Suddenly, he comes to a village in Tirunelveli where the villagers call him "Duraisingam". Raghavan does not know who Duraisingam is. A woman tells Raghavan that he is the grandson of Duraisingam. The film goes into a flashback, where Duraisingam is depicted as a do-gooder who helps poor people. He has a clash with a big gangster Kandhavel, who wants be the next minister. Duraisingam could not kill him because he promised his wife that she will never become a widow. When the election results comes, Kandhavel loses. Enraged, Kandhavel orders his men to kill Duraisingam and his family. In the clash, Duraisingam's sons are killed and the baby of Duraisingam's older son is lost. The baby happens to be Raghavan. Duraisingam surrenders to the police, after killing Kandhavel's brothers and chopping Kandhavel's right hand.

After the flashback, Raghavan visits the jail only to know that Duraisingam had died a few years back. Kandhavel becomes furious after getting to know that his son Dinesh succumbed to the injuries caused by Raghavan during the fight to safeguard Aishwarya. Kandhavel sends his henchmen to kill Raghavan and Meenakshi. During a car chase, the car in which Raghavan and Aishwarya were in tumbles down near a riverbed. Miraculously, Raghavan and Aishwarya escape from this accident and reach the defunct mill of Aishwarya's family. Aishwarya's father and relatives, while attempting to kill each other, receive a call from Raghavan. Raghavan acts like a kidnapper and demands ransom from Aishwarya's family. Eventually, Meenakshi's father and the relatives find Raghavan and Aishwarya in their mill and beats Raghavan but apologise to him after knowing the truth from Aishwarya. Kandhavel along with his men reach the mill and engages in a fight with Aishwarya's family. Raghavan fights them all but leaves Kandhavel, due to the promise that Duraisingam gave to his wife. Aishwarya marries the groom selected by her parents, and Raghavan unites with Geetha.

== Cast ==

- R. Sarathkumar as Raghavan and Duraisingam
- Kiran Rathod as Geetha
- Vadivelu in a dual role as Velu and his father
- Sharmilee as Aishwarya
- Manorama as Duraisingam's sister
- Sriman as Saravana Paandian
- Jaya Prakash Reddy as Kandhavel
- Vijayan as Geetha's father
- Anandaraj as Aishwarya's father
- Uday Prakash as Chandran
- Muthukaalai as Marudha Muthukaalai
- Ponnambalam as Kandhavel's second brother
- Besant Ravi as Kandhavel's younger brother
- Madhan Bob as Chinnasami
- Bhupinder Singh
- Scissor Manohar
- Crane Manohar
- Manobala
- Ajay Rathnam as Gnanasekaran
- Thennavan
- Ravi Raghavendra as Gunasekaran
- Thalapathy Dinesh
- Halwa Vasu
- Idichapuli Selvaraj
- Balu Anand
- Suryakanth
- Kuyili as Baakiyam
- Nithya Ravindran

== Production ==
Sarathkumar plays dual roles, as an old man and his grandson. Diwan is the seventh film to feature him in dual roles. Filming began in Chennai and also took place in neighbouring areas. As the grandson, Sarathkumar performed a stunt scene sans a double. The scene required him to climb a high-rise building and he used a rope to hang from the roof. A romantic scene and a song involving Sarathkumar and Kiran Rathod were shot at the Edward Elliot's Beach. A few songs were shot at New Zealand. The look of the older Sarathkumar was inspired by the Scottish actor Sean Connery.

== Soundtrack ==
Soundtrack was composed by S. A. Rajkumar.

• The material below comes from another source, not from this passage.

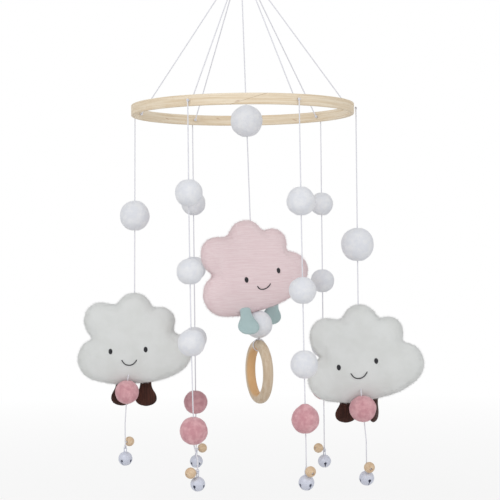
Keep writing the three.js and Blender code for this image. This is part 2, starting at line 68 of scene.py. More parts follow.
# %% Camera
HOOP_Z = -184.0
CAMERA_PLACE = Vector((6.0, -1437.5, HOOP_Z - 144.5)) * MM
CAMERA_ROLL = -0.65
camera_data = bpy.data.cameras.new("studio_camera")
camera_data.lens = 100
camera_data.sensor_width = 36
camera = bpy.data.objects.new("studio_camera", camera_data)
bpy.context.scene.collection.objects.link(camera)
level = Matrix.Rotation(math.radians(90), 4, "X")
roll = Matrix.Rotation(math.radians(CAMERA_ROLL), 4, "Z")
camera.matrix_world = Matrix.Translation(CAMERA_PLACE) @ level @ roll
bpy.context.scene.camera = camera
print("camera at", tuple(round(v, 3) for v in CAMERA_PLACE))

# %% [markdown]
# ## Shader maths as expressions
# A procedural finish is a sum of small patterns. Wiring nodes by hand hides the sum, so a Value wraps one
# socket and turns Python's operators into Math nodes. A Graph is a node tree that one method adds any other
# node to; the world and the floor use it too. A Finish is the graph of one material.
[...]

| Song | Singer(s) | Lyrics |
| "Ayyayyo" | Tippu, Sujatha | Pa. Vijay |
| "Gundu Pakkara" | Shankar Mahadevan |
| "Konjam Konjama" | Karthik, Anuradha Sriram |
| "Oru Thaalaattu" | Harish Raghavendra | Na. Muthukumar |
| "Paarthathile" | S. A. Rajkumar, Sathya | S. A. Rajkumar |

== Release and reception ==
Diwan was initially scheduled to release on 15 August 2003, but was pushed to the following week, 23 August. Mokkarasu of Kalki praised the flashback, Vadivelu's humour, stunts and choreography but panned Rathod, violence and antagonist and concluded saying they have tried a Baashha for Sarathkumar but it did not work out. Malini Mannath of Chennai Online said "Diwaan' is all sound and no fury!". Sify wrote, "You certainly need a brave heart to sit through this travesty that is tough on the nerves, with a hoary and hackneyed plot".